Caplan, of George Mason University in Virginia, seemed in a good position to judge. He has made a name for himself by placing bets on a range of newsworthy topics, from Donald Trump’s electoral chances in 2016 to future US college attendance rates. And he nearly always wins, often by betting against predictions he views as hyperbolic.
That was the case with wild claims about ChatGPT, the AI chatbot that’s become a worldwide phenomenon. But in this case, it’s looking like Caplan – a libertarian professor whose arguments range from calls for open borders to criticism of feminist thinking – will lose his bet.
After the original ChatGPT got a D on his test, he wagered that “no AI would be able to get A’s on 5 out of 6 of my exams by January of 2029”. But, “to my surprise and no small dismay”, he wrote on his blog, the new version of the system, GPT-4, got an A just a few months later, scoring 73/100, which, had it been a student, would have been the fourth-highest score in the class. Given the stunning speed of improvement, Caplan says his odds of winning are looking slim.
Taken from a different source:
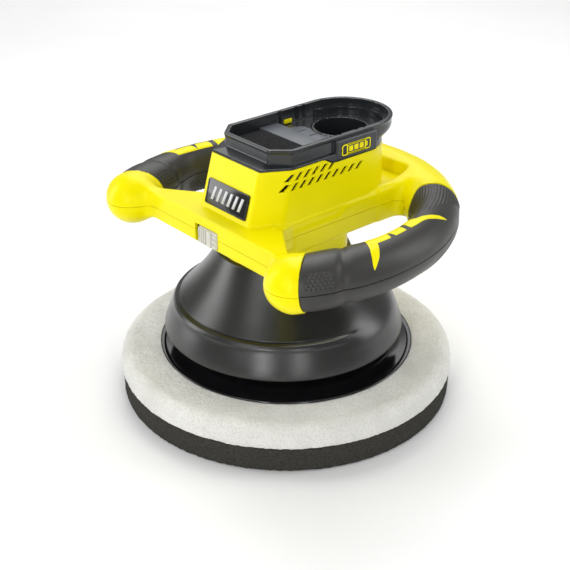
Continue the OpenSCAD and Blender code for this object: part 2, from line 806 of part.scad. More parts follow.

So is the hype justified this time? The Guardian spoke to Caplan about what the future of AI might look like and how he became an avid bettor.
The conversation has been edited and condensed for clarity.
You bet that no AI could get A’s on five out of six of your exams by January 2029 – and now one has. How much did you bet?
I tried for 500 bucks. I think it’s a reasonable forecast that I will lose the bet at this point. I’m just hoping to get lucky.